つまり、万が一選手村でクラスターが発生し、入院が必要な重症患者が発生した場合には、その人たちに対する必要な医療サービスを、すべて無料で提供する責任が東京都にはあるのです。

ちなみに、契約書の中には、放映権やチケット売り上げに関する記述もあります。基本的には放映権は全てIOCのものであり、チケットの売り上げやオリンピック関連グッズに関しては、売り上げの5~7.5%をIOCに渡すという契約になっています。

つまり、無観客でオリンピックを開催した場合、IOCにとっての主たる収入源である放映権に関わる収入は全く影響を受けませんが、東京都側にとっての主たる収入源であるチケットと関連グッズの売り上げだけが大幅に減るということになります。

つまり、IOC側にとってみれば、たとえ無観客であろうとオリンピックを開催することが当然なのです。IOC側からオリンピックを中止するメリットは一切ないのです。

日本政府は、5月28日に観客を入れる検討を始めたと発表しましたが(五輪パラ、国内の観客入れる検討 首相「緊急事態下も準備進める」)、これは IOC側が放映権収入とスポンサー料のみにこだわっており、観客を入れて開催するかどうかに関しては、東京都側(及び日本政府)に任せていることを意味します。

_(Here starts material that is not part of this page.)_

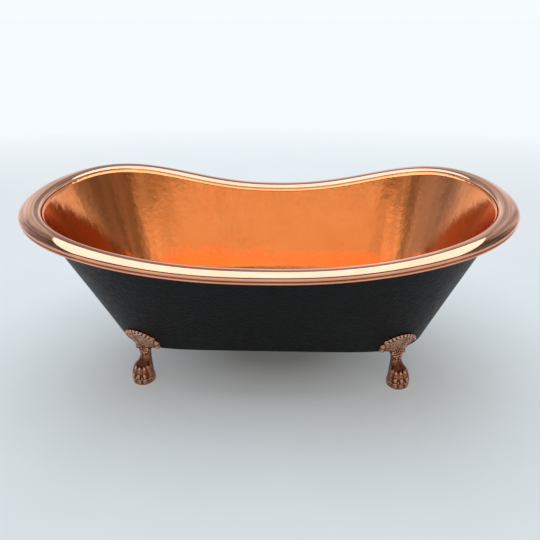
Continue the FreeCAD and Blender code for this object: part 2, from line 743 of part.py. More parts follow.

以上が、国民の8割が反対していても、東京オリンピック・パラリンピックが開催される理由です。IOCが守銭奴だからでも、東京都が都民のことを考えていないからでもないのです。単に、IOC側に一方的に有利な契約書が結ばれており、IOC側が契約書に基づいて自分たちの利益を最大化するように行動しており、東京都は契約違反をしないように行動している、だけの話なのです。